Work performed includes:
• Gathering of urban mobility survey data for 19 cities located in 4 European countries (Germany, France, Spain, Austria)
• Gathering of building stock and energy/emissions data for 13 cities located in 2 European countries (Germany, France)
• Calculation of urban form metrics and medium/high resolution in the survey cities
• Harmonisation of city mobility survey data, merging with calculated urban form metrics, and comparison of survey data alongside urban form metrics
• Cleaning and harmonization of building energy performance metrics from the TABULA database, which will be used for energy analysis of building stocks in analyses led by other research group members
• Estimation of urban form influences on mobility metrics (car ownership, trip distances, mode choice) for the 19 cities with mobility data.

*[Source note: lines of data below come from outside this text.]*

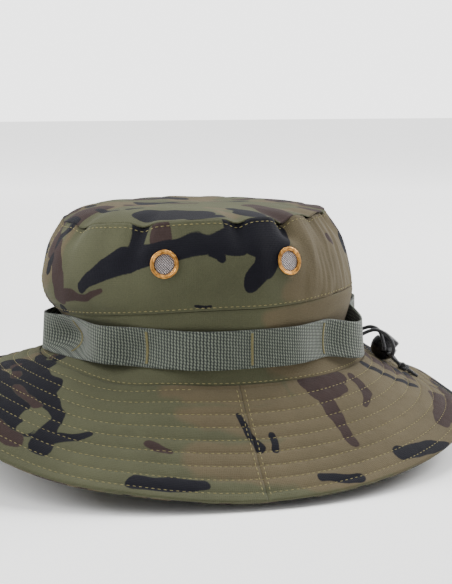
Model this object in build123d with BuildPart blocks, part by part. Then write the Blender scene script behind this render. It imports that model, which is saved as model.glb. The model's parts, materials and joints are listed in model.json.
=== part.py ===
from build123d import *

import os
from math import atan2, cos, degrees, exp, hypot, pi, radians, sin, sqrt, tan

# A boonie hat: a sewn cloth crown with a drooping stitched brim, a ring of webbing loops,
# four screened vents and a drawcord that comes out at the back through a spring cord lock.
# The front faces -Y, the wearer's left is +X and the crown rises along +Z. The origin is the
# centre of the head opening, near the mean height of the seam between crown and brim.
# A "turn" is an angle round the hat in degrees: 0 is the front, 90 the wearer's left, 180 the
# back and 270 the wearer's right. A size given as three values is for front, side and back,
# and runs smoothly from one to the next.

os.makedirs("parts", exist_ok=True)

# --- Driving sizes, in millimetres -----------------------------------------------------
opening_half_length = 105.0
opening_half_width = 88.0
cloth = 0.7
ply_gap = 0.1
seam_gap = 0.15

# Heights of the three seams round the crown
seam_height = (5.0, -3.0, -1.5)
seam_sag = 4.5
seam_sag_turn = 43.0
seam_sag_spread = 17.0
band_top = (33.0, 42.0, 39.5)
crown_edge = (86.0, 92.5, 91.5)
crown_top = 99.5
crown_roundness = (8.0, 5.0, 4.5)

# How far the cloth lies inside the opening, level by level, from its lower seam to its upper
band_levels = (0.0, 0.16, 0.32, 0.54, 0.8, 1.0)
band_insets = [
    (0.3, 0.2, 0.3), (10, 2.4, 8.4), (19, 3.6, 13.4), (21, 4, 14), (15.5, 3.7, 11), (10.7, 3, 9)]
wall_levels = (0.0, 0.15, 0.35, 0.55, 0.75, 1.0)
wall_insets = [
    (10.7, 3, 9), (6.3, 2.2, 8.6), (4.6, 2, 11), (6.2, 3.2, 14.3), (9, 6.3, 18.6), (16.3, 14, 27.5)]

# Brim: its width along the cloth, and its slope in degrees at the crown and at the edge
brim_width = (84.0, 78.0, 73.0)
brim_slope_in = (14.0, 44.0, 34.0)
brim_slope_out = (10.0, 36.0, 20.0)
brim_cloth = 0.6
interlining = 0.8

# Sweatband, sewn in at the brim seam, with a tunnel for the drawcord at its foot
sweatband_share = 0.8
sweatband_cloth = 0.8
cord_diameter = 2.4
tunnel_clearance = 0.5
tunnel_level = 0.16

# Webbing ring, tacked to the band at equal distances. Each loop stands off and droops by
# its own amount, starting with the loop behind the left side and going round by the back.
webbing_width = 22.5
webbing_thickness = 1.3
webbing_foot = (8.5, 7.0, 8.5)
first_tack = 8.0
tack_shift = (0, 0, 0, 0, 0, 0, 0, 0, 0, -8.0)
loop_stand_off = (2.2, 8.5, 8.0, 3.0, 2.5, 3.0, 6.0, 6.0, 4.5, 2.2)
loop_droop = (0.0, 5.0, -2.5, 3.0, 0.0, 0.0, 0.0, 0.0, 0.0, 0.0)
loop_flare = 1.5
tack_width = 2.2
tack_height = 19.0
tack_thickness = 0.5

# Screened vents, two on each side
vent_flange_radius = 8.2
vent_hole_radius = 5.8
vent_barrel_wall = 0.6
vent_flange_thickness = 1.0
vent_screen = 0.4
vent_washer_radius = 7.4
vent_height = 68.5
vent_places = {"front": -42.0, "rear": 32.0}
vent_clearance = 0.25

# Drawcord exits, either side of the centre of the back
exit_spread = 4.2
exit_level = 0.12
eyelet_radius = 3.2
eyelet_lip = 0.5

# Cord lock: a ball with a spring plunger, resting on the brim behind the crown
ball_radius = 8.75
ball_rim = 3.6
ball_from_seam = 15.0
ball_stand_off = 0.7
ball_side_shift = 1.5
plunger_lean = (0.154, 0.617, 0.773)
hole_spacing = 4.4
hole_radius = 1.55
hole_drop = 1.4
plunger_radius = 6.45
plunger_stem_radius = 4.8
plunger_top = 8.2
plunger_travel = 2.0
plunger_clearance = 0.15
bore_floor = -6.2
spring_wire = 0.4
knot_radius = 3.4

tunnel = cord_diameter + tunnel_clearance


# --- Shape of the hat --------------------------------------------------------------------
def blend(values, turn):
    """The value at a turn, from the values at the front, side and back."""
    front, side, back = values
    lengthwise = cos(radians(turn))
    end = front if lengthwise > 0 else back
    return side + (end - side) * lengthwise ** 2


def seam_at(turn):
    """Height of the base seam, which sags between the front and each side."""
    from_sag = min(abs(turn % 360 - seam_sag_turn), abs(turn % 360 - 360 + seam_sag_turn))
    return blend(seam_height, turn) - seam_sag * exp(-(from_sag / seam_sag_spread) ** 2)


def opening_radius(turn):
    """Distance from the middle of the hat to the seam line."""
    lengthwise = cos(radians(turn)) / opening_half_length
    crosswise = sin(radians(turn)) / opening_half_width
    return 1 / hypot(lengthwise, crosswise)


def along(points, place):
    """A point on the smooth curve through the points; place counts from 0 at the first."""
    index = min(int(place), len(points) - 2)
    part = place - index
    a, b = points[index], points[index + 1]
    before = points[index - 1] if index > 0 else tuple(2 * p - q for p, q in zip(a, b))
    after = points[index + 2] if index + 2 < len(points) else tuple(2 * q - p for p, q in zip(a, b))
    result = []
    for p0, p1, p2, p3 in zip(before, a, b, after):
        bend = (2 * p0 - 5 * p1 + 4 * p2 - p3) * part + (3 * p1 - p0 - 3 * p2 + p3) * part ** 2
        result.append(p1 + 0.5 * part * (p2 - p0 + bend))
    return tuple(result)


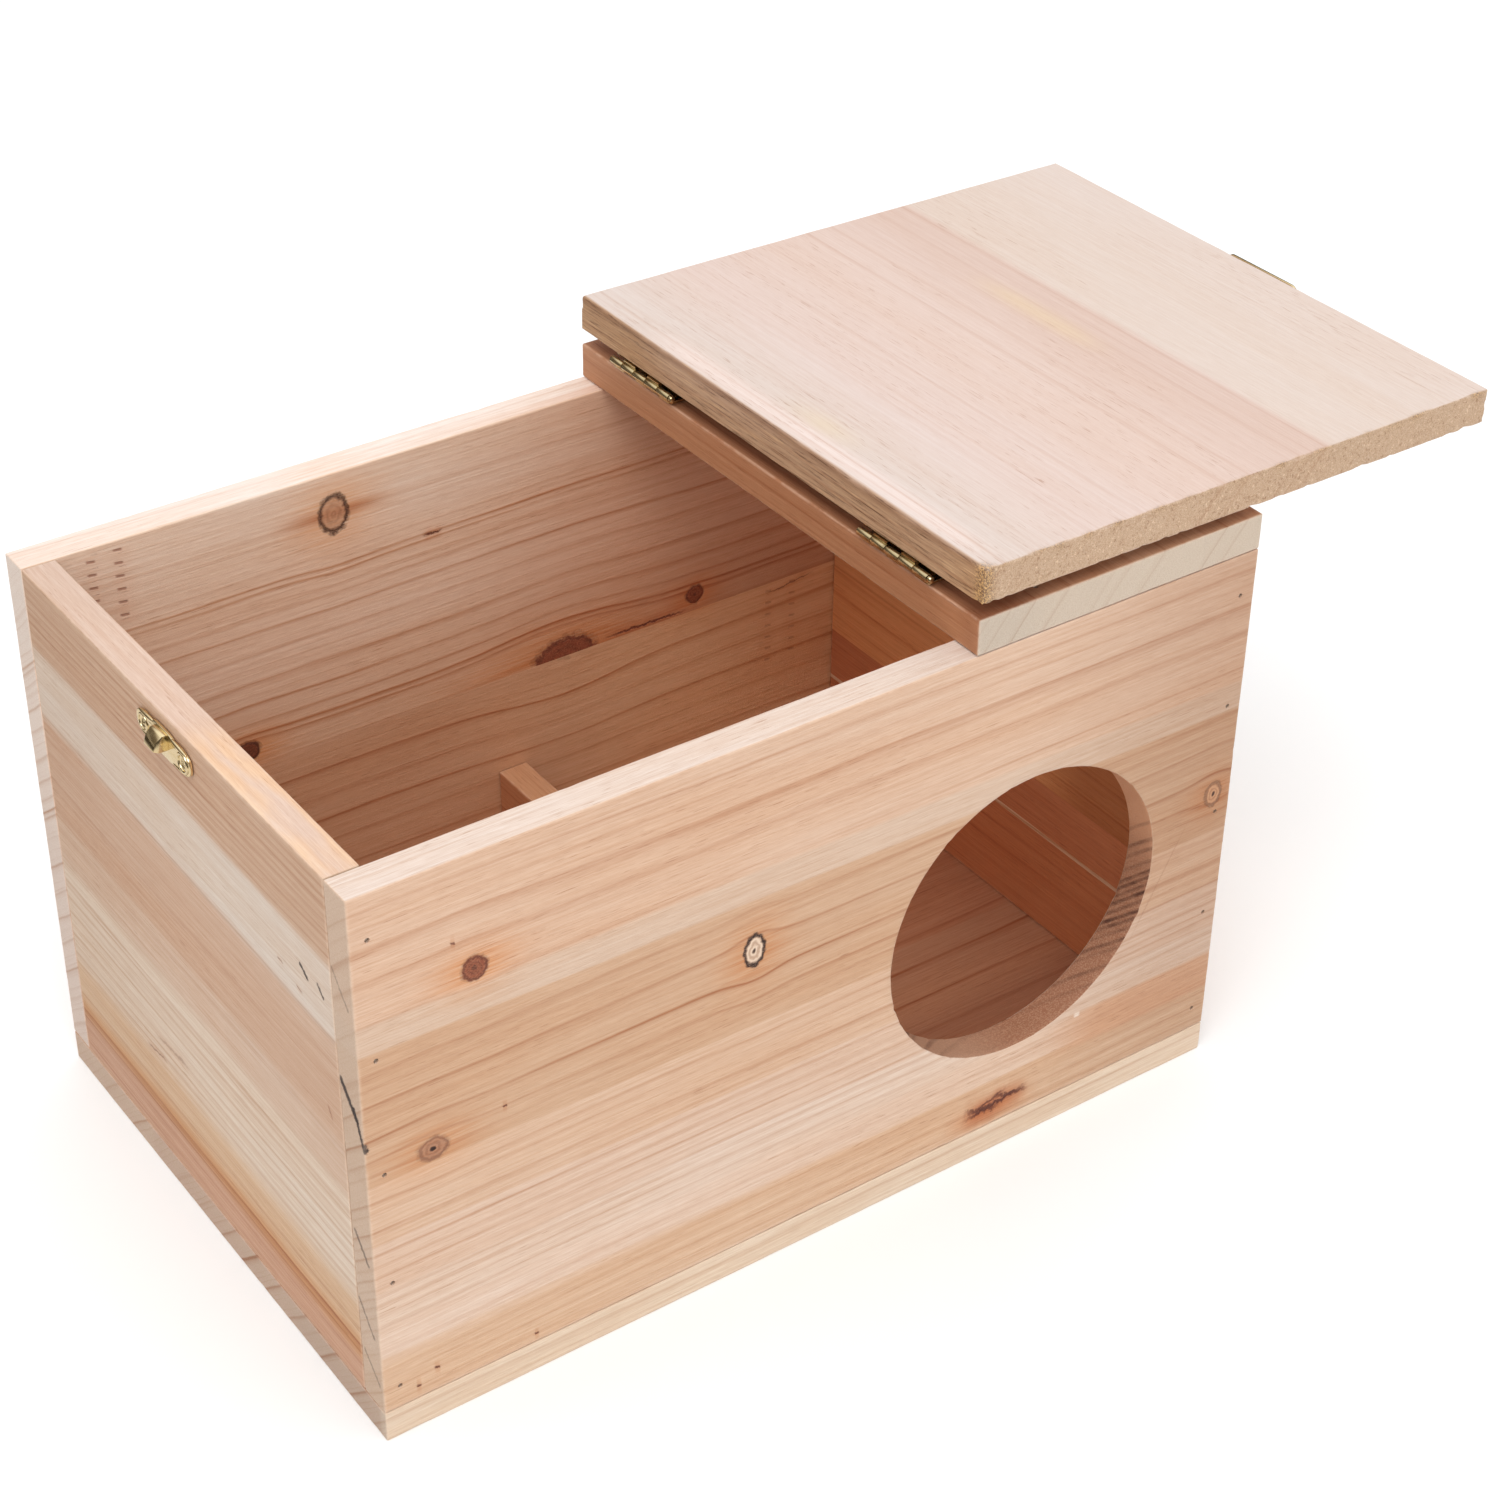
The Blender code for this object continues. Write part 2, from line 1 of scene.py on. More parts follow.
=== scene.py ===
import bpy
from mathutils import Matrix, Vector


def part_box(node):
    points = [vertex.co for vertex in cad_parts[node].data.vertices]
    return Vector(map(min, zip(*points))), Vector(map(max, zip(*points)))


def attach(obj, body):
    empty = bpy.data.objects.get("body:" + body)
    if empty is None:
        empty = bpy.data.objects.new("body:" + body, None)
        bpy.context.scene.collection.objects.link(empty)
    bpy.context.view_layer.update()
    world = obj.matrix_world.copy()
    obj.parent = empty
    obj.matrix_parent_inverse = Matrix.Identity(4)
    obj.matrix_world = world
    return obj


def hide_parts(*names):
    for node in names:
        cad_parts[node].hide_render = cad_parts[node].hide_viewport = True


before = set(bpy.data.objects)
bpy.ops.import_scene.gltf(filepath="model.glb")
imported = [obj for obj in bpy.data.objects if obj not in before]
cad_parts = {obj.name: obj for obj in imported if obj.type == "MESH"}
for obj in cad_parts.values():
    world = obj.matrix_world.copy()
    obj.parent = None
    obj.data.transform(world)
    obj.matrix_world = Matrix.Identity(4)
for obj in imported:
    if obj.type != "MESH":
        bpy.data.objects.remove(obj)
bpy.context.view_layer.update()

# A small nesting box of edge-glued softwood with a hinged lid, brass hinges
# and a brass latch, dressed over its CAD frame. Sizes are in millimetres
# where a name ends in _mm or a comment says so, and in metres elsewhere.

import math
from collections import namedtuple

import bmesh
import bpy
import numpy as np
from bpy.props import FloatProperty, FloatVectorProperty, IntProperty, PointerProperty
from mathutils import Matrix, Vector, noise

bl_info = {
    "name": "Nesting Box",
    "version": (1, 0, 0),
    "blender": (4, 5, 0),
    "location": "View3D > Sidebar > Nesting Box",
    "description": "Dresses the CAD frame of a small wooden nesting box",
    "category": "Object",
}

MM = 0.001
AXES = {"x": 0, "y": 1, "z": 2}


def shade(red, green, blue):
    """A display colour from 0 to 255 as the linear colour that materials take."""
    def linear(value):
        value /= 255
        return value / 12.92 if value <= 0.04045 else ((value + 0.055) / 1.055) ** 2.4

    return (linear(red), linear(green), linear(blue), 1.0)


def size(name, description, default_mm):
    """A length that a user can change."""
    return FloatProperty(name=name, description=description, default=default_mm * MM,
                         min=0.0, unit="LENGTH", precision=5)


def colour(name, description, default):
    """A colour that a user can change."""
    return FloatVectorProperty(name=name, description=description, default=default,
                               size=4, min=0.0, max=1.0, subtype="COLOR")


class NestBoxSizes(bpy.types.PropertyGroup):
    """Sizes of the small things that the CAD frame doesn't hold."""

    arris: size("Arris", "Rounding of the boards' sawn edges", 0.5)
    cell: size("Cell", "Spacing of the boards' surface grid", 3.0)
    hole_flare: size("Hole flare", "Broken edge of the entrance hole", 0.45)
    hole_radius: size("Hole radius", "Radius of the entrance hole", 49.5)
    brad_head: size("Brad head", "Radius of a brad's head", 0.6)
    brad_hole: size("Brad hole", "Radius of the crushed hole round a brad", 0.78)
    screw_head: size("Screw head", "Radius of a screw's head", 1.75)
    knuckle: size("Knuckle", "Radius of a hinge knuckle", 1.3)
    knuckle_gap: size("Knuckle gap", "Gap between hinge knuckles", 0.22)
    lid_tilt: FloatProperty(name="Lid tilt", description="How far the open lid leans down",
                            default=math.radians(0.5), subtype="ANGLE")
    finger_count: IntProperty(name="Fingers", description="Finger tips across a joint",
                              default=6, min=1)


class NestBoxColours(bpy.types.PropertyGroup):
    """Colours of the finishes."""

    late_wood: colour("Late wood", "Tint of the dark growth lines", (0.66, 0.42, 0.27, 1))
    knot_rim: colour("Knot rim", "Bark ring round a knot", shade(58, 32, 24))
    brass: colour("Brass", "Plated brass", (0.90, 0.74, 0.44, 1))
    brass_dark: colour("Brass tarnish", "Tarnish in the brass", (0.20, 0.15, 0.07, 1))
    steel: colour("Steel", "Brad heads", (0.40, 0.34, 0.29, 1))
    floor: colour("Floor", "Studio floor", (0.975, 0.985, 0.99, 1))


# ---------------------------------------------------------------- node graphs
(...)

Progress beyond the state of the art is achieved in the published paper 'Comparing urban form influences on travel distance, car ownership, and mode choice' by combining and comparing high spatial resolution travel data with metrics of urban form for numerous cities with a unified approach. This is the first aggregation of spatially resolute mobility survey and urban form data assessed with machine learning models in Europe.

Estimates of the potential for decarbonisation of urban emissions through high-resolution urban development scenarios in selected European cities

Integration of modelling of building and mobility emissions in a single framework, Allowing the development and testing for scenarios which can apply to both sectors.